## [SET EXERCISE]
Return, exactly as written, the run of lines that begins at the line containing "SPINE, SPINE_STEPS, cutters)" and ends at the line containing "cad_parts[node].hide_render = cad_parts[node].hide_viewport". Nothing outside that run belongs in the answer.

--- start DATA EXTRACT ---

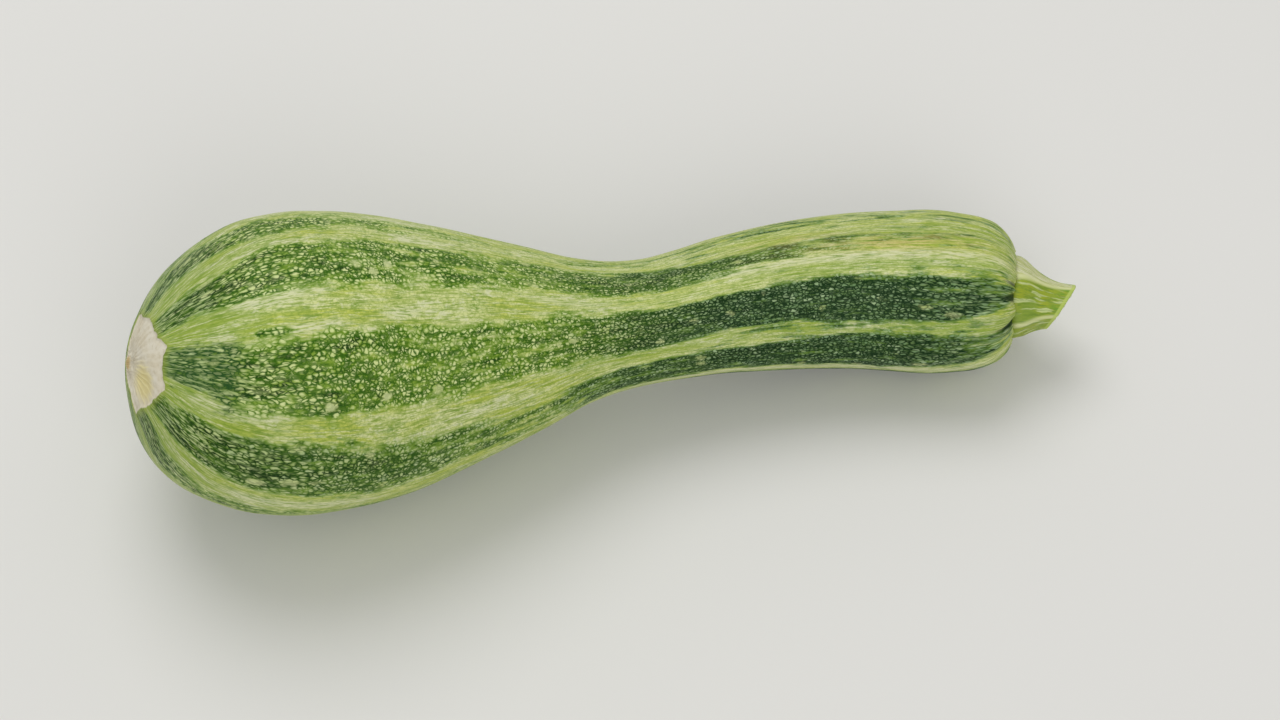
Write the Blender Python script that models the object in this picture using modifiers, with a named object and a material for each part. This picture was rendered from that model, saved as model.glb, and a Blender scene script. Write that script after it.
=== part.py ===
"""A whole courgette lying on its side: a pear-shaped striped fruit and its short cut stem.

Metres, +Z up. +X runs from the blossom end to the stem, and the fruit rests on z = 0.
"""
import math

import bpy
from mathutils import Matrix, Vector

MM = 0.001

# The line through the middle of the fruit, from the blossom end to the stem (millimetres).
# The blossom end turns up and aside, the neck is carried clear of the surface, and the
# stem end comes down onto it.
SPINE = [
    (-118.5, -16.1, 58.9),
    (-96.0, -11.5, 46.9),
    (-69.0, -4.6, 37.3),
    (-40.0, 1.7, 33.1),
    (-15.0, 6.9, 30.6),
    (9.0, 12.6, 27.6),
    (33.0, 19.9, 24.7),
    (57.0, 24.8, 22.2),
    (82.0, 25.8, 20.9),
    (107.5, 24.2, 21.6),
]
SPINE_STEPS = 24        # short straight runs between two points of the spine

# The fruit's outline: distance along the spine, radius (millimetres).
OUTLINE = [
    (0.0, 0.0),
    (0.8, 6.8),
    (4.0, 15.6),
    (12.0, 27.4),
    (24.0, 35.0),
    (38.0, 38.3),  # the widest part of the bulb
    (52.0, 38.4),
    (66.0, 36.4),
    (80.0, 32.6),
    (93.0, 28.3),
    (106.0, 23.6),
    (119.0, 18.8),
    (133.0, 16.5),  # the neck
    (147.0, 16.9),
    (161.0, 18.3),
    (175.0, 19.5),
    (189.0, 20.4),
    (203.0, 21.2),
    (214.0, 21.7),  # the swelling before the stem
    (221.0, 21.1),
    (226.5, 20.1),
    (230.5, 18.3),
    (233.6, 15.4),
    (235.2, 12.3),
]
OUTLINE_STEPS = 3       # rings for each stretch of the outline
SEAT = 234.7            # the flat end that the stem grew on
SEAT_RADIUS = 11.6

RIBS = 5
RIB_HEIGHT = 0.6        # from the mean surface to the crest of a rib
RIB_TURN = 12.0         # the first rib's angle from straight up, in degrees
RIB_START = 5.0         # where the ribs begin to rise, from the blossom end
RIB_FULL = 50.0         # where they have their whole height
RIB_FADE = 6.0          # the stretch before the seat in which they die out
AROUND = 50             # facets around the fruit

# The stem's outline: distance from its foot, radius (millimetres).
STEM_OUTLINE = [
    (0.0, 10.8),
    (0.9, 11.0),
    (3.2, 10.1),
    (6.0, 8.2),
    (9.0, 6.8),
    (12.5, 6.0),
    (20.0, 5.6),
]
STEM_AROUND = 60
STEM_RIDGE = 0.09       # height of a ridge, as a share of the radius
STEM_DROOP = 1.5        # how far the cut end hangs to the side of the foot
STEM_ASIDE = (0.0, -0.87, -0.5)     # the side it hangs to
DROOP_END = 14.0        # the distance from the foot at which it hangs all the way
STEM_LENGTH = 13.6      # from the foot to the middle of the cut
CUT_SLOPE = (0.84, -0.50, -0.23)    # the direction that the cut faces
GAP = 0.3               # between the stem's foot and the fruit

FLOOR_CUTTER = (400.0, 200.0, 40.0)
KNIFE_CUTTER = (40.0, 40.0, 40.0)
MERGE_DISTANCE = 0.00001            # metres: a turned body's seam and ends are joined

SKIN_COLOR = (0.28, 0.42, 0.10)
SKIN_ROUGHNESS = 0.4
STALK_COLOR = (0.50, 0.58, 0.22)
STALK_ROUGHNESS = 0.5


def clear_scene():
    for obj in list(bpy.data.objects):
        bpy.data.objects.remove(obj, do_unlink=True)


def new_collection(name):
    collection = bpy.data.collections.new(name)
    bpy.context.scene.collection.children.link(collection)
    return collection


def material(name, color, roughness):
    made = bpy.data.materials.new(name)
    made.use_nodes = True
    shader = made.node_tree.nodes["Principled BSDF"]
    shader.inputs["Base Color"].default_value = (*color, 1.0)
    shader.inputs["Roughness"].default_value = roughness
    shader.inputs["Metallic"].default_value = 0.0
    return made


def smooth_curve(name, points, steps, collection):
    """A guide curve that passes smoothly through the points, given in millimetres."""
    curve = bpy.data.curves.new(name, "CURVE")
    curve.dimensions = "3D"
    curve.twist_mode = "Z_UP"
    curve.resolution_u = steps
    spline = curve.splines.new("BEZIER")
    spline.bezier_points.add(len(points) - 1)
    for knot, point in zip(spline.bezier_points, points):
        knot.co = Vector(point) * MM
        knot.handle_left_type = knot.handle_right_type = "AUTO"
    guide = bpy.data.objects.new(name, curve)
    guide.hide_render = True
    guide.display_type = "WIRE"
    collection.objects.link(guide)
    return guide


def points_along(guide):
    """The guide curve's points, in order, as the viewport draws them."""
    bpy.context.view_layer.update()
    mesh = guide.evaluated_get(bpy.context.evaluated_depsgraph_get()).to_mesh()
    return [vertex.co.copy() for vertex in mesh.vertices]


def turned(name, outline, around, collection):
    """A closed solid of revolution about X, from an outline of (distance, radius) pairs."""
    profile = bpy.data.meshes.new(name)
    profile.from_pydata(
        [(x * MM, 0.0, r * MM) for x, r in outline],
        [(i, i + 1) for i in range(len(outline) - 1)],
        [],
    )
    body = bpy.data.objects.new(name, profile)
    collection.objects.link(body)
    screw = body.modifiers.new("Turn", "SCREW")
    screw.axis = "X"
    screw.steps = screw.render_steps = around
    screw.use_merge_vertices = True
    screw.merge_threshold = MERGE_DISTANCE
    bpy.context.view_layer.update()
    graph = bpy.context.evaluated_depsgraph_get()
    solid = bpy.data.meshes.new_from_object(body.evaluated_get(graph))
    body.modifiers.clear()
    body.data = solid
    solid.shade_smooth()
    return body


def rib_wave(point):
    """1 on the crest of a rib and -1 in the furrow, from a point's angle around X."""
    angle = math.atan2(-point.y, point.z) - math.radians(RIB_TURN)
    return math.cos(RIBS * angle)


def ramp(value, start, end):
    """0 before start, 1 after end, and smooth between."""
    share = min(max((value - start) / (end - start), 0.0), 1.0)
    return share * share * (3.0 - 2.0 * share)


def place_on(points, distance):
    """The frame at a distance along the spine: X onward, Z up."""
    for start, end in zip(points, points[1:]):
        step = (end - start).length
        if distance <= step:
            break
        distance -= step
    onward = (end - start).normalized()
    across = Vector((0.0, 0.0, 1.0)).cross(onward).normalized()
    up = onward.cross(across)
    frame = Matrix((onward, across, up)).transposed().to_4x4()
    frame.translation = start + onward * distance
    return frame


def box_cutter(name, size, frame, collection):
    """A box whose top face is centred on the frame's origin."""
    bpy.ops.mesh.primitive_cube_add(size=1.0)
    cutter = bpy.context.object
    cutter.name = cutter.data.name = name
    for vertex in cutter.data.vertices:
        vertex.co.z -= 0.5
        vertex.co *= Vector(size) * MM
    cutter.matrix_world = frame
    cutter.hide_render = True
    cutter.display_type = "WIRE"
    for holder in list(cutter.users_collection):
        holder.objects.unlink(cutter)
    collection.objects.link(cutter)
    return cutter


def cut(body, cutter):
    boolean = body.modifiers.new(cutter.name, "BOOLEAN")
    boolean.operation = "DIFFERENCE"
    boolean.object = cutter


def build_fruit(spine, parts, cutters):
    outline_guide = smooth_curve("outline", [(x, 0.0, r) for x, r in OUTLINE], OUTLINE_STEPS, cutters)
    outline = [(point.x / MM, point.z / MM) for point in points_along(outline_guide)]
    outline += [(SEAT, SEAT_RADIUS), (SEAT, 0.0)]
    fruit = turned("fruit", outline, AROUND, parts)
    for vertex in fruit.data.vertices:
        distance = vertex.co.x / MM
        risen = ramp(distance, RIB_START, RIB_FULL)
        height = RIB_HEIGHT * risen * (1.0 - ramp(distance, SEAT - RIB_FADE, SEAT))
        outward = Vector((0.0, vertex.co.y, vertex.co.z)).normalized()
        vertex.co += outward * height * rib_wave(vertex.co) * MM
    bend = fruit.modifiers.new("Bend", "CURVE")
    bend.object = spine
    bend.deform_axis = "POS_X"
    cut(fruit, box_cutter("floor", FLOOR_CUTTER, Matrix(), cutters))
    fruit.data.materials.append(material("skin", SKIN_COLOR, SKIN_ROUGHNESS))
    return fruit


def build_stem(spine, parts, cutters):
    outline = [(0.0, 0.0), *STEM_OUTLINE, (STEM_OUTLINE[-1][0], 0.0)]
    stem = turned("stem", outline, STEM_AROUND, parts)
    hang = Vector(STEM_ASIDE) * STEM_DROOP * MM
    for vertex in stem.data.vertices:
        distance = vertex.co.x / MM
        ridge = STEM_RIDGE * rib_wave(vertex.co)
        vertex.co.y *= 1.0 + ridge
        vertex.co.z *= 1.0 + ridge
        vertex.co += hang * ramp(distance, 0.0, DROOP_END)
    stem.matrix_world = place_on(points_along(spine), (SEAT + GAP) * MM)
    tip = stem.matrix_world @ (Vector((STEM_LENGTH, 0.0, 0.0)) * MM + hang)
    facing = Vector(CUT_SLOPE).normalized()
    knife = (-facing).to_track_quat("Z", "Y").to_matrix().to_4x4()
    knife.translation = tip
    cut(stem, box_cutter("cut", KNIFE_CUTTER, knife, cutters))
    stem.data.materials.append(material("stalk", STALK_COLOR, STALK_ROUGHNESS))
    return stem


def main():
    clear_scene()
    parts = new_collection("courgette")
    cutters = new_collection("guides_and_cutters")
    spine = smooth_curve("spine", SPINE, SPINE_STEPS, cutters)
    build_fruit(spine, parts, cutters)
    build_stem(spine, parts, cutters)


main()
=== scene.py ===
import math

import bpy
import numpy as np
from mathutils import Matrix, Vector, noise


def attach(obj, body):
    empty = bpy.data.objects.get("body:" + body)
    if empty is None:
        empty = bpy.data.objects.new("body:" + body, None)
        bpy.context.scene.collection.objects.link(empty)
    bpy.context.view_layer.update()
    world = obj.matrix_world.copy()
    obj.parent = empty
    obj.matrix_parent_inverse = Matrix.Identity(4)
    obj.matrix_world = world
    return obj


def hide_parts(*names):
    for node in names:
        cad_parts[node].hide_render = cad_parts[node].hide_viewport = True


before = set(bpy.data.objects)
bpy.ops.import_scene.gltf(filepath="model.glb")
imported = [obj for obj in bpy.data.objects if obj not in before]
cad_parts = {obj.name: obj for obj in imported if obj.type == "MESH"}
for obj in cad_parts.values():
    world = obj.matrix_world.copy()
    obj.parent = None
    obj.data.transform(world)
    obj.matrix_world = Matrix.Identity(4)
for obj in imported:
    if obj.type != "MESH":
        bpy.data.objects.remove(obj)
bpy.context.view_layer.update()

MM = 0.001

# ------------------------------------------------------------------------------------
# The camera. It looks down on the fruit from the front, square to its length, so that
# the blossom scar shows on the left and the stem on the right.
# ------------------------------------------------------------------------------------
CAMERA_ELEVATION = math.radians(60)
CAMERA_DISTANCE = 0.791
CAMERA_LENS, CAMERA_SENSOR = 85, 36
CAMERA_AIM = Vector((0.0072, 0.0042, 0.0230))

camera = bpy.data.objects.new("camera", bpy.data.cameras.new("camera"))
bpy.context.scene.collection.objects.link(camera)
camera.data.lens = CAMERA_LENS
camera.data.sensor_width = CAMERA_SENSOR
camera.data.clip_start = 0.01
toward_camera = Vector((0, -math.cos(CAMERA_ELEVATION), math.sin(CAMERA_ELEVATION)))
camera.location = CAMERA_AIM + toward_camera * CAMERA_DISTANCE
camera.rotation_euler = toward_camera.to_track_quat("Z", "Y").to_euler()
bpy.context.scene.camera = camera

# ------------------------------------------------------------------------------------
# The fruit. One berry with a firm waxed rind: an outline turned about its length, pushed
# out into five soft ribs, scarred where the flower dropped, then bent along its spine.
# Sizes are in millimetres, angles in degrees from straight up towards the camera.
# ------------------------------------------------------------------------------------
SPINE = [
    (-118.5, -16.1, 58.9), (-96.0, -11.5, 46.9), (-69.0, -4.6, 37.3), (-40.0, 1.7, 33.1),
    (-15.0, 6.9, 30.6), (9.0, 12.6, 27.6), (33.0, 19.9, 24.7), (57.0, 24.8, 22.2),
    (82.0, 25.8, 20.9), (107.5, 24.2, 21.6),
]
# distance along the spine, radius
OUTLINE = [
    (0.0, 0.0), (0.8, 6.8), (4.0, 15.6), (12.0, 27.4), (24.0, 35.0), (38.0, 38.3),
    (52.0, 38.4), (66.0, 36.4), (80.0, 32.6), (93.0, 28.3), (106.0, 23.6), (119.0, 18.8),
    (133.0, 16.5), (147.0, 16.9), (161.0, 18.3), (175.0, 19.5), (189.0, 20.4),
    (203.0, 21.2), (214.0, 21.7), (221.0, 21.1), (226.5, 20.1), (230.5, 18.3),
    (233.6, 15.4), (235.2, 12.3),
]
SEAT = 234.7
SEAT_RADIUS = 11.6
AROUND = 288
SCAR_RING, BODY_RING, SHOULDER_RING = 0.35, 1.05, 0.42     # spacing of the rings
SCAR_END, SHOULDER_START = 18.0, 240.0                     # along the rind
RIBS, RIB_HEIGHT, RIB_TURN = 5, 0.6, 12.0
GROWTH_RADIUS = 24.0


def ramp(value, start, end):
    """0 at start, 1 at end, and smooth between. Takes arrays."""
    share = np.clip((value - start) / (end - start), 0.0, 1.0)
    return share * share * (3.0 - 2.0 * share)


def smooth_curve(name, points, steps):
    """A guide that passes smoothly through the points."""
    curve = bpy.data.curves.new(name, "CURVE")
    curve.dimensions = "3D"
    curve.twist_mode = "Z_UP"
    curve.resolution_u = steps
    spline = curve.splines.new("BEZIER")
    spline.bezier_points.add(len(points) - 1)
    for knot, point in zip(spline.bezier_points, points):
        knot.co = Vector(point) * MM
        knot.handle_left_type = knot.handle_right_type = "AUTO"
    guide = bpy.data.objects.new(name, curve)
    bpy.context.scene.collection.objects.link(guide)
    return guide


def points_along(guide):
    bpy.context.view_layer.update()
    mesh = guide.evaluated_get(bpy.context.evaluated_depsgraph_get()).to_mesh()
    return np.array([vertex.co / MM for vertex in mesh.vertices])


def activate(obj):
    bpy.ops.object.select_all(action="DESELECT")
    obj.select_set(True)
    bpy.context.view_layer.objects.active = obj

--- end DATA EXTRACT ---

## [WRITTEN RESPONSE]
    spine = smooth_curve("spine", SPINE, SPINE_STEPS, cutters)
    build_fruit(spine, parts, cutters)
    build_stem(spine, parts, cutters)


main()
=== scene.py ===
import math

import bpy
import numpy as np
from mathutils import Matrix, Vector, noise


def attach(obj, body):
    empty = bpy.data.objects.get("body:" + body)
    if empty is None:
        empty = bpy.data.objects.new("body:" + body, None)
        bpy.context.scene.collection.objects.link(empty)
    bpy.context.view_layer.update()
    world = obj.matrix_world.copy()
    obj.parent = empty
    obj.matrix_parent_inverse = Matrix.Identity(4)
    obj.matrix_world = world
    return obj


def hide_parts(*names):
    for node in names:
        cad_parts[node].hide_render = cad_parts[node].hide_viewport = True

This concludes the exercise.